Трясясь в вагоне, я вспоминал улыбку своей мудрой жены и время от времени спрашивал себя: а вот на моем месте Лев Николаевич напился бы? А вот на моем месте Антон Павлович напился бы? А вот Михаил Юрьевич? Или Михаил Евграфович? Или милейший Иван Александрович Гончаров? И приходил к страшному выводу: и тот напился бы, и второй, и третий.
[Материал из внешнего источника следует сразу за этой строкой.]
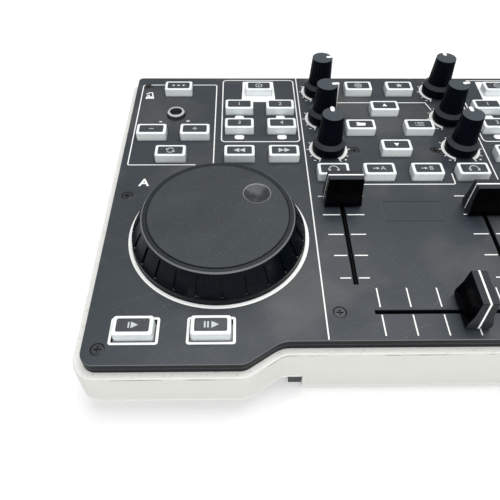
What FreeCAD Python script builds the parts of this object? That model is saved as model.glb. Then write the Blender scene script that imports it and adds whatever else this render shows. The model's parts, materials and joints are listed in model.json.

Даже милейший Иван Александрович. «Незаметно для окружающих»...
Александр Етоев:
Комментарии к «Беседе первой».
Три мечты было у этого Прашкевича — вырваться из провинции и повидать мир, написать несколько хороших книг и понять, зачем мы живем и почему мир, окружающий нас, так красив.
Теперь ощутите разницу. «Как можно больше узнать о появлении и развитии жизни на Земле» и «понять, зачем мы живем и почему мир, окружающий нас, так красив». Первое лежит в сфере науки, второе — в области философии. Подросток с киркой в руках и с глазами, полными любопытства, ищущий в доисторических известняках останки доисторических ящеров, напитывается мудростью Соломоновой и превращается из эмпирика в мудреца. Время превращения небольшое — где-то около полувека. Небольшое в масштабах вечности, в пределах жизни одного человека превращение тянется бесконечно. Действительно, как тут не позавидуешь героям «Кукушек Мидвича»: рождаясь, быть наделенным знаниями, накопленными человечеством за века!
Выражение «вырваться из провинции» в тогдашние безинтернетные времена значило много больше, чем во времена нынешние. Жизнь вдали от культурных центров, науки, хороших библиотек для любого неординарного человека становилась отбыванием срока, данного неизвестно кем и неизвестно за какую провинность. Чувствуете? Даже невольно провинция созвучна с провинностью. Это ведь только философ знает, что провинция — понятие умозрительное. Что бывает провинция духа, в которой внутренняя жизнь человека протекает от желудка и ниже и только в редкие моменты случается, что стрелка жизни отклоняется вверх. И что люди из указанной провинции духа также часты в Москве и Иерусалиме, как и в богом позабытой Тайге.